In sixteen carefully wrought parts, Schumann’s Dichterliebe details the mixed emotions of a poet’s adoration for his beloved, from the freshness of the opening “Im wundersch
önen Monat Mai” (“In the wondrously beautiful month of May”) to the grittier “Ich grolle nicht” (“I do not complain”) to the final bitter closing before the piano alone ultimately has the last word.  Finley pressed through this journey with the keen attention of someone totally devoted, presenting the cycle without breaks, except for a notably long one after “Das ist ein Flöten und Geigen” (“What a Fluting and Fiddling”) as “lovely little angels” are “sobbing and groaning.”  It was as if Finley had stepped back emotionally, as if to take stock before further pursuing his thoughts.  Throughout the set, Finley’s ability to phrase carefully, sometimes hesitantly, while maintaining character made for a remarkable reading, and Drake was at his side as the best kind of accompanist, far from being in the shadows, as if a best friend were counseling another. 

After the break, Ives’ “Ich grolle nicht” begins startlingly peacefully, as if a prayer, but the ending becomes as dense as the conflicting emotions it portrays.  Finley continued with an entertainingly chosen set that showed Ives’ immense range from a riveting “The Housatonic at Stockbridge,” with its transcendent piano part, to the melancholic “Tom Sails Away,” with its brief quotation from “Over There.”  In between, “The Greatest Man” is a loving tribute to Ives’ father, which Finley infused with precision and humor.  Drake almost had the harder role here, given some of Ives’ fiendishly difficult piano work.

Ned Rorem was in the audience, it turned out, for his piercing War Scenes that surely left everyone in the audience slightly chilled.  Written during the Vietnam War years, these five stark songs only continue to resonate.  How can one not gasp internally, hearing the singer describe soldiers with “legs blown off, some bullets through the breast, some indescribably horrid wounds in the face or head, all mutilated, sickening, torn, gouged out, some mere boys, they take their turns with the rest…”   With impressive control and focus, Finley added a hollow gaze out into the audience, making the reading even more upsetting.

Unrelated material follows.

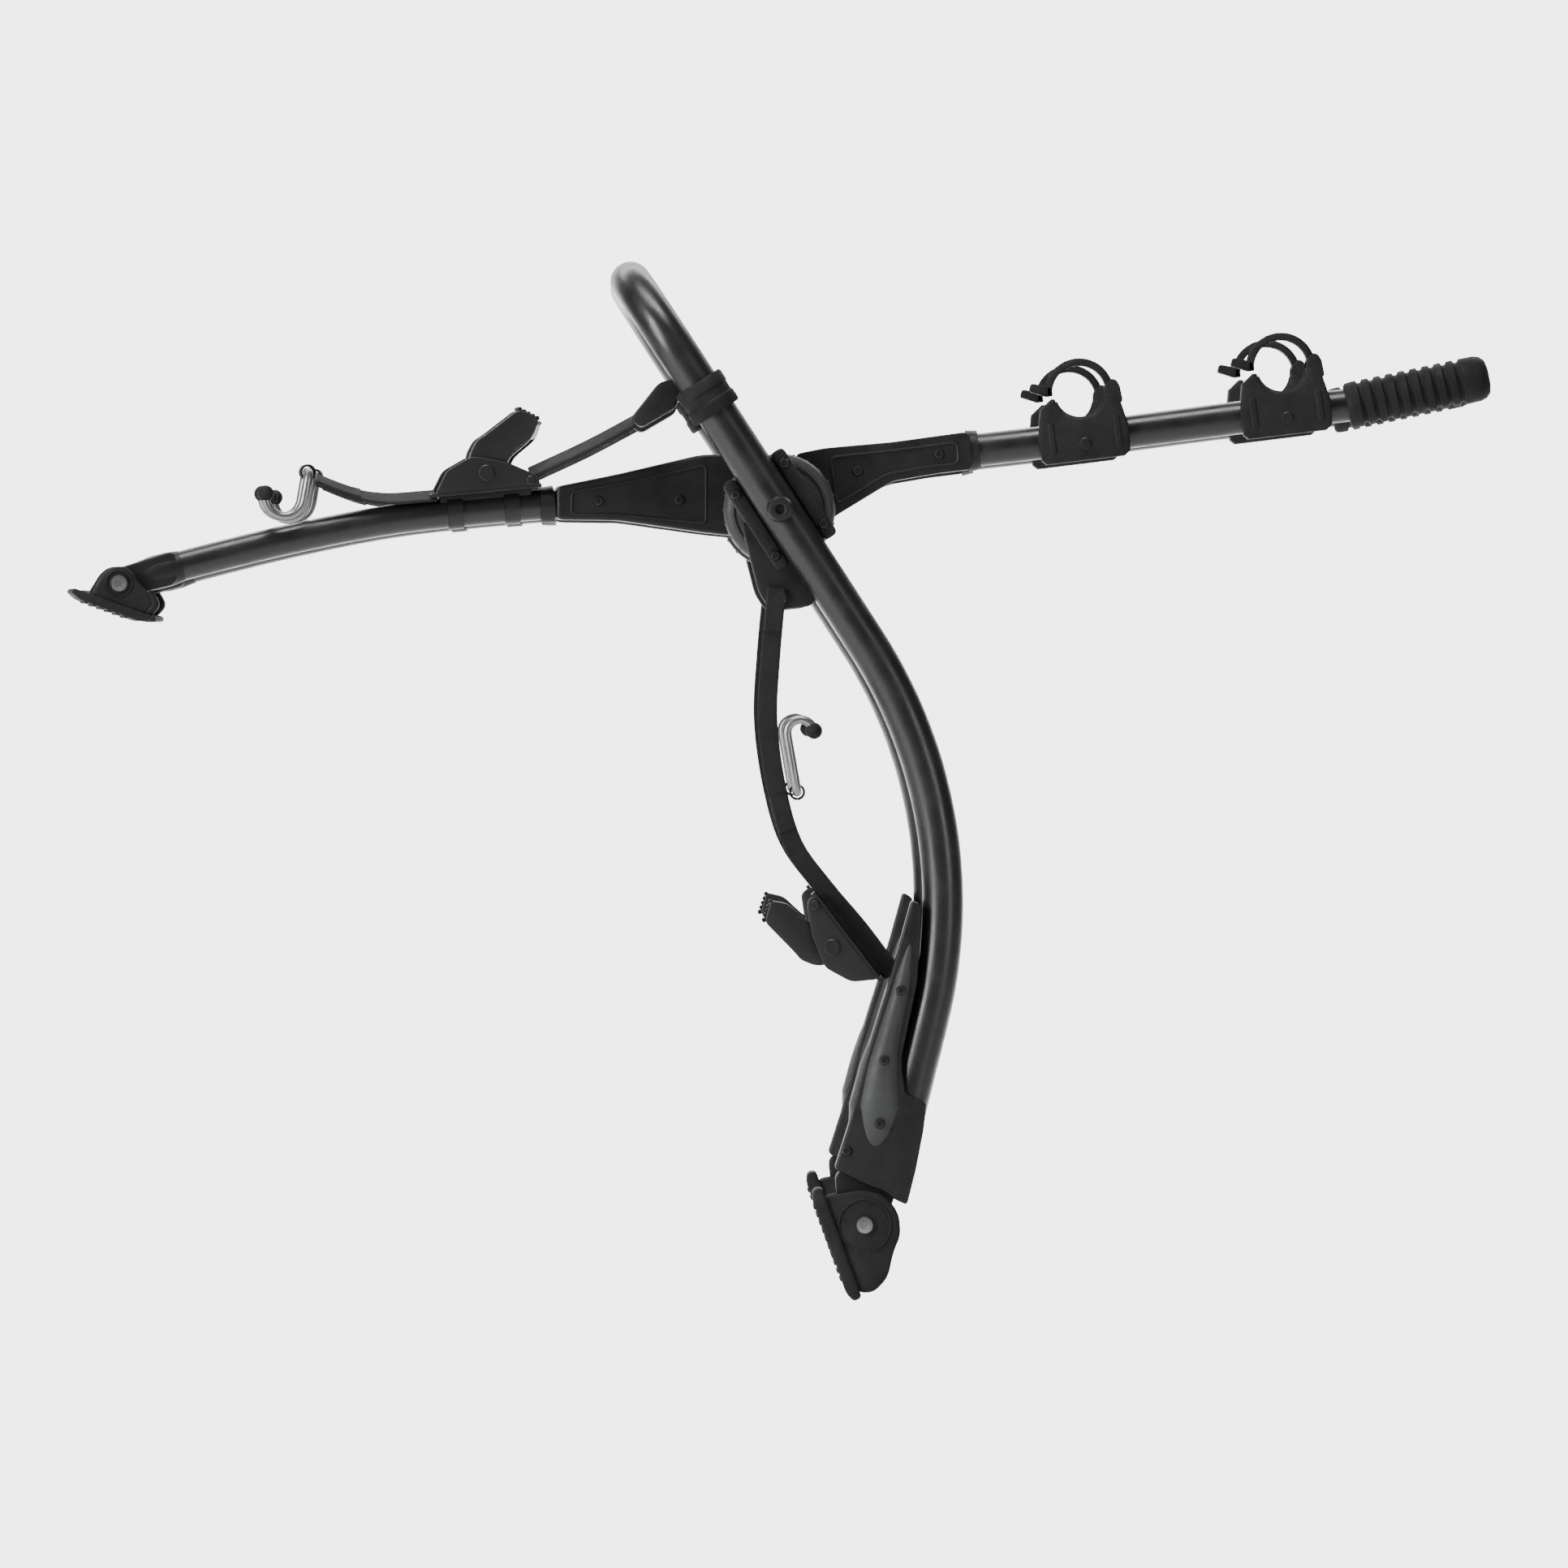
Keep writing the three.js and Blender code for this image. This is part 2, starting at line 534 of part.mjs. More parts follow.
// A saddle on the arm with a trough for the bicycle's top tube, and a strap that closes over it.
function cradle(x, z, s) {
  const rear = [[-30, -15], [28, -15], [30, 4], [26, 24], [15, 28], [TROUGH_R, 27]];
  const front = [[-TROUGH_R, 27], [-19, 28], [-27, 22], [-31, 2]];
  const body = outline([...rear, ...front], 4);
  const block = plate(body, s * ARM_Y - 17, s * ARM_Y + 17);
  const trough = plate(circle(TROUGH_R, 0, 30), s * ARM_Y - 30, s * ARM_Y + 30, 7);
  const placed = cut(block, trough).rotateY(CRADLE_TILT).translate(x, 0, z);
  return cut(placed, sweep(smooth(ARM_LINE, TUBE_STEPS, s * ARM_Y), ARM_R + GAP));
}

function cradleStrap(x, z, s) {
  const half = 12;
  const arch = new THREE.Shape();
  arch.absarc(0, 30, TROUGH_R + 5, -0.02, Math.PI + 0.02, false);
  arch.absarc(0, 30, TROUGH_R + 1, Math.PI + 0.02, -0.02, true);
  arch.closePath();
  const strap = plate(arch, -half, half, 7);
  const hinge = bar(4.5, -half, half, TROUGH_R + 5, 32, 8);
  const inside = -TROUGH_R - 1;
  const tabTip = [[inside - 13, 40], [inside - 15, 35], [inside - 4, 30]];
  const tab = plate(outline([[inside, 30], [inside, 36], ...tabTip], 1), -half, half);
  return joined(strap, hinge, tab).translate(0, s * ARM_Y, 0).rotateY(CRADLE_TILT).translate(x, 0, z);
}

const plungerX = PLUNGER_AT.r * Math.cos(PLUNGER_AT.angle);
const plungerZ = PLUNGER_AT.r * Math.sin(PLUNGER_AT.angle);

// The plunger has a knob on its inner end to pull it by.
function lockPlunger(s) {
  const shank = bar(PLUNGER_R, s * 104, s * (ARM_RING_Y[1] + 1), plungerX, plungerZ, 10);
  const knob = bar(PLUNGER_KNOB_R, s * 103, s * (ARM_RING_Y[0] - 5), plungerX, plungerZ, 8);
  return joined(shank, knob);
}

function armSocket(s) {
  const [y0, y1] = span(ARM_RING_Y, s);
  const ring = plate(circle(HUB_R), y0, y1, 10);
  const above = [[-4, 36], [30, 41], [75, 45], [126, 52]];
  const below = [[129, 27], [104, 24], [75, 19], [34, -6], [20, -30]];
  const wedge = plate(outline([...above, ...below], 5), y0, y1);
  const plungerHole = bar(PLUNGER_R + GAP, s * 100, s * 160, plungerX, plungerZ, 10);
  const tube = sweep(smooth(ARM_LINE, TUBE_STEPS, s * ARM_Y), ARM_R + GAP);
  return cut(joined(ring, wedge), tube, bar(AXLE_R + GAP, 0, s * 200), plungerHole);
}

for (const [name, s] of SIDES) {
  add(rack, "arm_socket_" + name, armSocket(s), blackPlastic());
  add(rack, "arm_tube_" + name, sweep(smooth(ARM_LINE, TUBE_STEPS, s * ARM_Y), ARM_R), powderCoat());
  add(rack, "arm_tip_" + name, armTip(s), rubber());
  add(rack, "arm_lock_plunger_" + name, lockPlunger(s), steel());
  CRADLES.forEach(({ x, z }, i) => {
    const place = ["inner", "outer"][i];
    add(rack, `cradle_${place}_${name}`, cradle(x, z, s), rubber());
    add(rack, `cradle_strap_${place}_${name}`, cradleStrap(x, z, s), rubber());
  });
}

export default rack;
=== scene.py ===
import math

import bmesh
import bpy
from mathutils import Matrix, Vector


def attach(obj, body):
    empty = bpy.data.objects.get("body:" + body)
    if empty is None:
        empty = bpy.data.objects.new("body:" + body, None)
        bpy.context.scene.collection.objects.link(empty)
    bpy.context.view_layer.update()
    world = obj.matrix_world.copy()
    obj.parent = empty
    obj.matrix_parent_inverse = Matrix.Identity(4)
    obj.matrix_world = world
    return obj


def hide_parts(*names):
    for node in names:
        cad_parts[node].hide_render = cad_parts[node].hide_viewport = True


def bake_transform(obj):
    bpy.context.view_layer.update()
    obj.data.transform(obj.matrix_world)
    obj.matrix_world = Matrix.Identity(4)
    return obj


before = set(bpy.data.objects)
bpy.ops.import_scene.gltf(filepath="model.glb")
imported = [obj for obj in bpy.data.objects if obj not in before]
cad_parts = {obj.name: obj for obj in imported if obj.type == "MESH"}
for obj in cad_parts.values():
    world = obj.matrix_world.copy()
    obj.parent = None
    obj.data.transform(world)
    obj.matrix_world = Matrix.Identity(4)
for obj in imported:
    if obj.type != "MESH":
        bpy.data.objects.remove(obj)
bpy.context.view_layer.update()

MM = 0.001

# ---------- driving dimensions, in millimetres and radians, the same as the frame's ----------
# The legs, arms and hubs are given for both sides at once: Y is the distance from the rack's middle plane.

HOOP_Y, HOOP_R, HOOP_TILT, HOOP_RISE, HOOP_DROP = 190, 13.5, math.radians(57), 181, 104
HOOP_BEND_R, HOOP_BEND, HOOP_TAIL, HOOP_CORNER_R = 318, math.radians(47), 88, 62
HUB_R, LEG_RING_R, AXLE_R = 37, 23, 11
CASING_Y, ARM_RING_Y, LEG_RING_Y, COLLAR_Y = (150, 174), (118, 148), (91, 116), (80, 89)
LEG_R, LEG_Y, LEG_SPLAY = 10, 103.5, math.radians(6)
LEG_LINE = [(-70, 6), (-140, 4.5), (-200, 0), (-265, -7.5), (-340, -22.5), (-425, -44)]
ARM_R, ARM_Y = 11, 133
ARM_LINE = [(70, 31), (112, 37.5), (160, 43), (218, 50), (307, 61.5), (385, 70.5)]
TIP_END = (468, 88)
CRADLES = [("inner", 203, 48), ("outer", 337, 65)]
CRADLE_TILT = math.radians(-7)
TROUGH_R, TROUGH_Z = 17, 30
BAND_R, HINGE_Z = TROUGH_R + 5, 32
UPPER_FOOT = dict(x=-442, z=-49, turn=20, reach=19, heel=27, toe=27, width=46, eye=10, ear=12)
LOWER_FOOT = dict(x=56, z=-473, turn=70, reach=27, heel=33, toe=44, width=48, eye=15, ear=24)
SHANK_INNER = [(87, -258), (72, -312), (57, -362), (45, -408), (36, -436)]
SHANK_OUTER = [(84, -460), (90, -436), (95, -410), (97, -392),
               (83, -386), (80, -364), (91, -312), (94, -262)]
SHANK_MIDDLE = [(90, -266), (81, -312), (69, -362), (65, -402), (60, -438)]
# Where a ratchet or a hook stands, as (x, z, turn in degrees), and a hook's (spread, shank, curl).
UPPER_BUCKLE = (-198, 11.5, -5.5)
LOWER_BUCKLE = (46, -283, -127.5)
LOWER_LEVER_CLOSED = math.radians(25)
UPPER_HOOK = (-315, 25, -80)
LOWER_HOOK = (11.5, -187, 80)
UPPER_HOOK_SHAPE, LOWER_HOOK_SHAPE = (26, 19, -13), (22, 38, -9)
UPPER_STRAP_LINE = [(-237, 9), (-262, 7.5), (-285, 11), (-309, 20)]
LOWER_STRAP_LINE = [(-2, -52), (-6, -96), (-8, -140), (-2, -185),
                    (9, -222), (29, -250), (51, -276), (67, -297)]
TAIL_LINE = [(-158, 28), (-127, 42.5), (-98.6, 57.6)]
TAIL_Y, TAIL_TWIST, TAIL_SLANT, STRAP_TWIST = 130.5, 0.36, 12, 0.28
ANCHOR = (-72, 70)
LOWER_STRAP_W = 13
BUCKLE_W, WEB_W, WEB_T, WIRE_R, BALL_R = 36, 25, 2.4, 3, 5.5
SIDES = [("left", -1), ("right", 1)]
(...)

The final well-considered Barber set climaxed with his Three Songs, Op. 10 with texts by James Joyce, and as before, Drake leaped into the musical lines with the kind of gusto singers dream about.  For encores, Finley began by graciously repeating Rorem’s “An Incident” (after a slight memory lapse the first time around), then completely changed the mood with Ives’ “Memories: A – Very pleasant, B – Rather sad,” with its two emotional poles, not to mention a fine bit of whistling.  Things got even funnier with Woolsey Charles’ fractured fairy tale, “The Green-Eyed Dragon,” and then to end it all, with Drake’s liquid backdrop, Finley poured out a passionate “Sure on This Shining Night,” one of Barber’s most irresistibly beautiful creations.